Topper K'taka a commute for the swiftest

The recently published report by Transport Research Wing (TRW) of Ministry of Road Transport and Highways (MoRTH) claims that 25 states account for only 8.6 per cent of state-run public transport buses.

Karnataka’s road transport corporations own 17.4 per cent of the state-run bus fleet in the country. Going by the dismal transport scenario in the northern states, Karnataka is among the southern league doing a far better job.

Is the decentralisation of the KSRTC into four corporations in 1997 the answer behind this success? Certainly, says P G R Sindhia, twice transport minister before the division. He recalled the mid-’90s when the corporation got so unwieldy that a single Managing Director was not adequate.

“The number of depots and labour got so large that it was unmanageable. Bangalore city transport was riddled with losses and problems. In rural areas, buses had passengers both ways but in Bangalore city, it was one-way,” said Sindhia.

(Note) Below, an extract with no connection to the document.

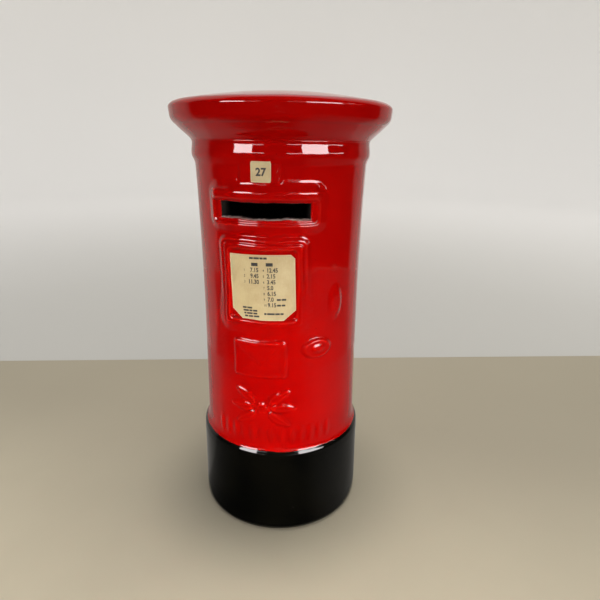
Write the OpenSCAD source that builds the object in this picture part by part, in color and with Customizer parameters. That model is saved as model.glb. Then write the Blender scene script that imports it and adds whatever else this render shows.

For more than ten years, KSRTC used to be known for its losses. But this came to an end during Sindhia’s second term after he created a special officers’ team to look into decentralisation.

Asked if monopolising public transport was indeed a good idea, Sindhia replied, “We have not touched private operators in Dakshina Kannada because they have and still are doing a good job. In mid ‘80s, our government had 65 per cent share of public transport. Private operators continued to provide very bad service and so we took over.”

Muralidhar Rao, founder of online civic website Praja, who filed a PIL against monopolising public transport in  1990, begs to differ. “The only reason why Karnataka’s RTCs make profits is because they are a monopoly. A good government-run service is not supposed to make profit,” said Rao.

Though the situation in the south is much better than in north India, where it is a case of  ‘license permit Raj’, Rao says here too the rules are biased against private operators. They are regularly harassed by the state, he charged.

KSRTC’s claim that its fleet penetrate 92 per cent of villages is disputed by Rao. The figure does not say how many trips a day and whether all the people in the villages even have equal opportunity to get onto the buses. If an estimated 2,870 people have to share one bus, and the seating capacity per vehicle is only 50, where do the remaining commuters fit, he asks.